## [Exercise directions]
Read the data and repeat it in full, exactly.

## start

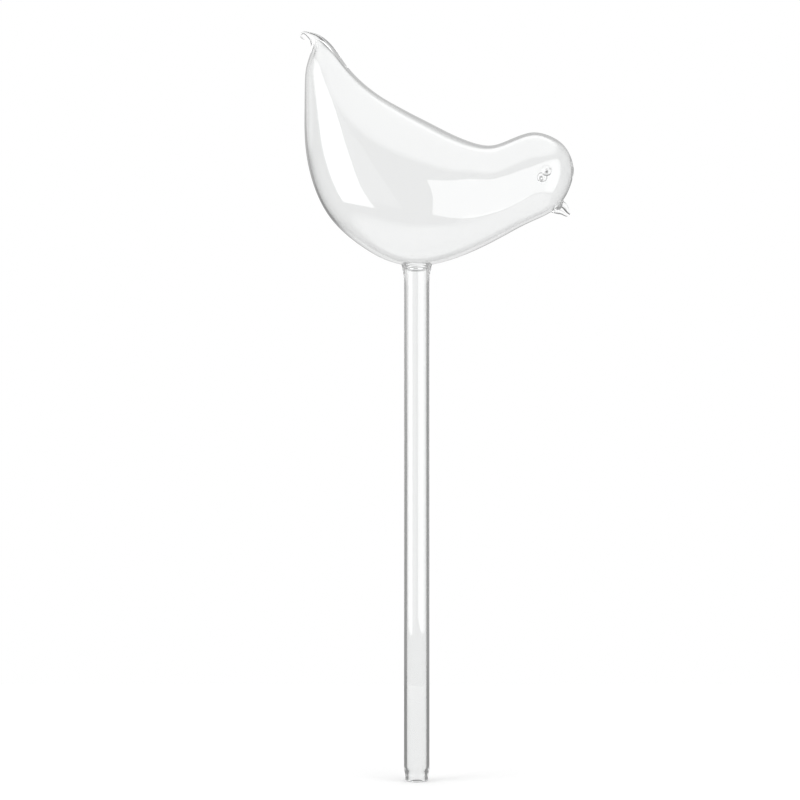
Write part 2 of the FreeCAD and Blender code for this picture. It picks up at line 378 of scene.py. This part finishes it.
def turned_rings(profile):
    """Rings round the stem's axis from a profile of (radius, height)."""
    return [[(radius * math.cos(angle), radius * math.sin(angle), height)
             for angle in turns(RING_STEPS)] for radius, height in profile]


def band(steps, row, next_row):
    """The faces between two rings of points."""
    faces = []
    for index in range(steps):
        beside = (index + 1) % steps
        faces.append((row * steps + index, row * steps + beside,
                      next_row * steps + beside, next_row * steps + index))
    return faces


def new_object(name, data):
    """An object in the scene that shows the mesh, lamp or camera."""
    thing = bpy.data.objects.new(name, data)
    bpy.context.scene.collection.objects.link(thing)
    return thing


def new_mesh(name, points, faces, kinds=None):
    """A mesh object with smooth faces. kinds gives each face's material index."""
    mesh = bpy.data.meshes.new(name)
    mesh.from_pydata(points, [], faces)
    mesh.polygons.foreach_set("use_smooth", [True] * len(faces))
    if kinds:
        mesh.polygons.foreach_set("material_index", kinds)
    return new_object(name, mesh)


def closed_skin(name, rings, kinds, first=None, last=None):
    """A closed mesh over rings, with a kind for the faces that follow each ring.

    Its ends are points if first or last is given, or else flat.
    """
    steps = len(rings[0])
    points = [point for one in rings for point in one]
    faces, face_kinds = [], []
    for row in range(len(rings) - 1):
        faces += band(steps, row, row + 1)
        face_kinds += [kinds[row]] * steps
    for tip, row, kind, flip in ((first, 0, kinds[0], True), (last, len(rings) - 1, kinds[-1], False)):
        rim = [row * steps + index for index in range(steps)]
        if tip is None:
            faces.append(tuple(reversed(rim)) if flip else tuple(rim))
            face_kinds.append(kind)
            continue
        points.append(tip)
        for here, beside in zip(rim, rim[1:] + rim[:1]):
            pair = (beside, here) if flip else (here, beside)
            faces.append((*pair, len(points) - 1))
            face_kinds.append(kind)
    thing = new_mesh(name, points, faces, face_kinds)
    turn_outwards(thing)
    return thing


def turn_outwards(thing):
    """Makes all faces of a closed mesh face outwards."""
    work = bmesh.new()
    work.from_mesh(thing.data)
    bmesh.ops.recalc_face_normals(work, faces=work.faces)
    work.to_mesh(thing.data)
    work.free()


def combine(target, others, operation):
    """Adds the other meshes to the target, or takes them out of it."""
    for other in others:
        modifier = target.modifiers.new("glass", "BOOLEAN")
        modifier.operation = operation
        modifier.object = other
        modifier.solver = "MANIFOLD"
        modifier.material_mode = "INDEX"
        graph = bpy.context.evaluated_depsgraph_get()
        mesh = bpy.data.meshes.new_from_object(target.evaluated_get(graph))
        target.modifiers.clear()
        target.data = mesh
        bpy.data.objects.remove(other)


def split(body, kind, name):
    """A new object with the body's faces of one kind."""
    work = bmesh.new()
    work.from_mesh(body.data)
    others = [face for face in work.faces if face.material_index != kind]
    bmesh.ops.delete(work, geom=others, context="FACES")
    mesh = bpy.data.meshes.new(name)
    work.to_mesh(mesh)
    work.free()
    mesh.materials.clear()
    mesh.polygons.foreach_set("material_index", [0] * len(mesh.polygons))
    mesh.polygons.foreach_set("use_smooth", [True] * len(mesh.polygons))
    mesh.set_sharp_from_angle(angle=math.radians(CREASE))
    return new_object(name, mesh)


def bird_with_tail():
    """The bird's outer skin with its tail, as if it were solid glass."""
    tail_end = bird_point(*TAIL_END_SHARES)
    forehead = bird_point(*FOREHEAD_SHARES)
    sections = [bulb_section(shares, 0) for shares in BULB_SECTION_SHARES]
    path = [(bird_point(x, z), size * TAIL_THREAD, size * TAIL_THREAD) for x, z, size in TAIL_SHARES]
    tail = smooth_rows(drawn_rows(path, tail_end, sections[0]), TAIL_ROWS)
    bird = smooth_rows(sections + [tip_section(forehead)], SKIN_ROWS)
    # The tail's first row is the bird's, and the last row of each is its end point.
    rows = list(reversed(tail[:-1])) + bird[1:-1]
    rings = [ring(row, RING_STEPS) for row in rows]
    kinds = [TAIL] * (len(tail) - 2) + [BULB] * (len(bird) - 2)
    return closed_skin("skin", rings, kinds, in_space(tail_end), in_space(forehead))


def cavity():
    """The space inside the bulb, which ends in a point in the tail."""
    forehead = bird_point(*FOREHEAD_SHARES) - np.array((BULB_WALL, 0))
    tail = bird_point(*CAVITY_TAIL_SHARES)
    sections = BULB_SECTION_SHARES[1:]
    wall_shares = list(TAIL_WALL_SHARES) + [1] * (len(sections) - len(TAIL_WALL_SHARES))
    inside = [bulb_section(shares, wall * BULB_WALL) for shares, wall in zip(sections, wall_shares)]
    rows = smooth_rows([tip_section(tail)] + inside + [tip_section(forehead)], SKIN_ROWS)
    rings = [ring(row, RING_STEPS) for row in rows[1:-1]]
    return closed_skin("cavity", rings, [BULB] * len(rings), in_space(tail), in_space(forehead))


def beak_half(name, shares, end_shares, kind):
    """The blank of one half of the beak, from inside the head to its tip."""
    path = [(bird_point(x, z), size * BEAK_HALF_DIAMETER, size * BEAK_HALF_WIDTH)
            for x, z, size in shares]
    end = bird_point(*end_shares)
    rows = smooth_rows(drawn_rows(path, end), SMALL_ROWS)[:-1]
    rings = [ring(row, SMALL_STEPS) for row in rows]
    return closed_skin(name, rings, [kind] * len(rings), None, in_space(end))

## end

## [Exercise response]
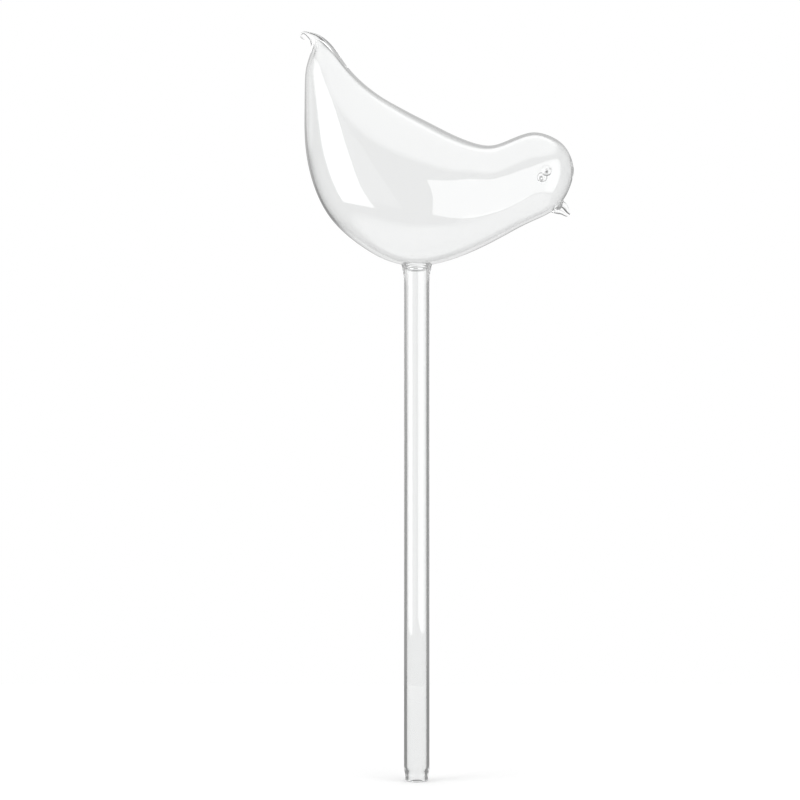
Write part 2 of the FreeCAD and Blender code for this picture. It picks up at line 378 of scene.py. This part finishes it.
def turned_rings(profile):
    """Rings round the stem's axis from a profile of (radius, height)."""
    return [[(radius * math.cos(angle), radius * math.sin(angle), height)
             for angle in turns(RING_STEPS)] for radius, height in profile]


def band(steps, row, next_row):
    """The faces between two rings of points."""
    faces = []
    for index in range(steps):
        beside = (index + 1) % steps
        faces.append((row * steps + index, row * steps + beside,
                      next_row * steps + beside, next_row * steps + index))
    return faces


def new_object(name, data):
    """An object in the scene that shows the mesh, lamp or camera."""
    thing = bpy.data.objects.new(name, data)
    bpy.context.scene.collection.objects.link(thing)
    return thing


def new_mesh(name, points, faces, kinds=None):
    """A mesh object with smooth faces. kinds gives each face's material index."""
    mesh = bpy.data.meshes.new(name)
    mesh.from_pydata(points, [], faces)
    mesh.polygons.foreach_set("use_smooth", [True] * len(faces))
    if kinds:
        mesh.polygons.foreach_set("material_index", kinds)
    return new_object(name, mesh)


def closed_skin(name, rings, kinds, first=None, last=None):
    """A closed mesh over rings, with a kind for the faces that follow each ring.

    Its ends are points if first or last is given, or else flat.
    """
    steps = len(rings[0])
    points = [point for one in rings for point in one]
    faces, face_kinds = [], []
    for row in range(len(rings) - 1):
        faces += band(steps, row, row + 1)
        face_kinds += [kinds[row]] * steps
    for tip, row, kind, flip in ((first, 0, kinds[0], True), (last, len(rings) - 1, kinds[-1], False)):
        rim = [row * steps + index for index in range(steps)]
        if tip is None:
            faces.append(tuple(reversed(rim)) if flip else tuple(rim))
            face_kinds.append(kind)
            continue
        points.append(tip)
        for here, beside in zip(rim, rim[1:] + rim[:1]):
            pair = (beside, here) if flip else (here, beside)
            faces.append((*pair, len(points) - 1))
            face_kinds.append(kind)
    thing = new_mesh(name, points, faces, face_kinds)
    turn_outwards(thing)
    return thing


def turn_outwards(thing):
    """Makes all faces of a closed mesh face outwards."""
    work = bmesh.new()
    work.from_mesh(thing.data)
    bmesh.ops.recalc_face_normals(work, faces=work.faces)
    work.to_mesh(thing.data)
    work.free()


def combine(target, others, operation):
    """Adds the other meshes to the target, or takes them out of it."""
    for other in others:
        modifier = target.modifiers.new("glass", "BOOLEAN")
        modifier.operation = operation
        modifier.object = other
        modifier.solver = "MANIFOLD"
        modifier.material_mode = "INDEX"
        graph = bpy.context.evaluated_depsgraph_get()
        mesh = bpy.data.meshes.new_from_object(target.evaluated_get(graph))
        target.modifiers.clear()
        target.data = mesh
        bpy.data.objects.remove(other)


def split(body, kind, name):
    """A new object with the body's faces of one kind."""
    work = bmesh.new()
    work.from_mesh(body.data)
    others = [face for face in work.faces if face.material_index != kind]
    bmesh.ops.delete(work, geom=others, context="FACES")
    mesh = bpy.data.meshes.new(name)
    work.to_mesh(mesh)
    work.free()
    mesh.materials.clear()
    mesh.polygons.foreach_set("material_index", [0] * len(mesh.polygons))
    mesh.polygons.foreach_set("use_smooth", [True] * len(mesh.polygons))
    mesh.set_sharp_from_angle(angle=math.radians(CREASE))
    return new_object(name, mesh)


def bird_with_tail():
    """The bird's outer skin with its tail, as if it were solid glass."""
    tail_end = bird_point(*TAIL_END_SHARES)
    forehead = bird_point(*FOREHEAD_SHARES)
    sections = [bulb_section(shares, 0) for shares in BULB_SECTION_SHARES]
    path = [(bird_point(x, z), size * TAIL_THREAD, size * TAIL_THREAD) for x, z, size in TAIL_SHARES]
    tail = smooth_rows(drawn_rows(path, tail_end, sections[0]), TAIL_ROWS)
    bird = smooth_rows(sections + [tip_section(forehead)], SKIN_ROWS)
    # The tail's first row is the bird's, and the last row of each is its end point.
    rows = list(reversed(tail[:-1])) + bird[1:-1]
    rings = [ring(row, RING_STEPS) for row in rows]
    kinds = [TAIL] * (len(tail) - 2) + [BULB] * (len(bird) - 2)
    return closed_skin("skin", rings, kinds, in_space(tail_end), in_space(forehead))


def cavity():
    """The space inside the bulb, which ends in a point in the tail."""
    forehead = bird_point(*FOREHEAD_SHARES) - np.array((BULB_WALL, 0))
    tail = bird_point(*CAVITY_TAIL_SHARES)
    sections = BULB_SECTION_SHARES[1:]
    wall_shares = list(TAIL_WALL_SHARES) + [1] * (len(sections) - len(TAIL_WALL_SHARES))
    inside = [bulb_section(shares, wall * BULB_WALL) for shares, wall in zip(sections, wall_shares)]
    rows = smooth_rows([tip_section(tail)] + inside + [tip_section(forehead)], SKIN_ROWS)
    rings = [ring(row, RING_STEPS) for row in rows[1:-1]]
    return closed_skin("cavity", rings, [BULB] * len(rings), in_space(tail), in_space(forehead))


def beak_half(name, shares, end_shares, kind):
    """The blank of one half of the beak, from inside the head to its tip."""
    path = [(bird_point(x, z), size * BEAK_HALF_DIAMETER, size * BEAK_HALF_WIDTH)
            for x, z, size in shares]
    end = bird_point(*end_shares)
    rows = smooth_rows(drawn_rows(path, end), SMALL_ROWS)[:-1]
    rings = [ring(row, SMALL_STEPS) for row in rows]
    return closed_skin(name, rings, [kind] * len(rings), None, in_space(end))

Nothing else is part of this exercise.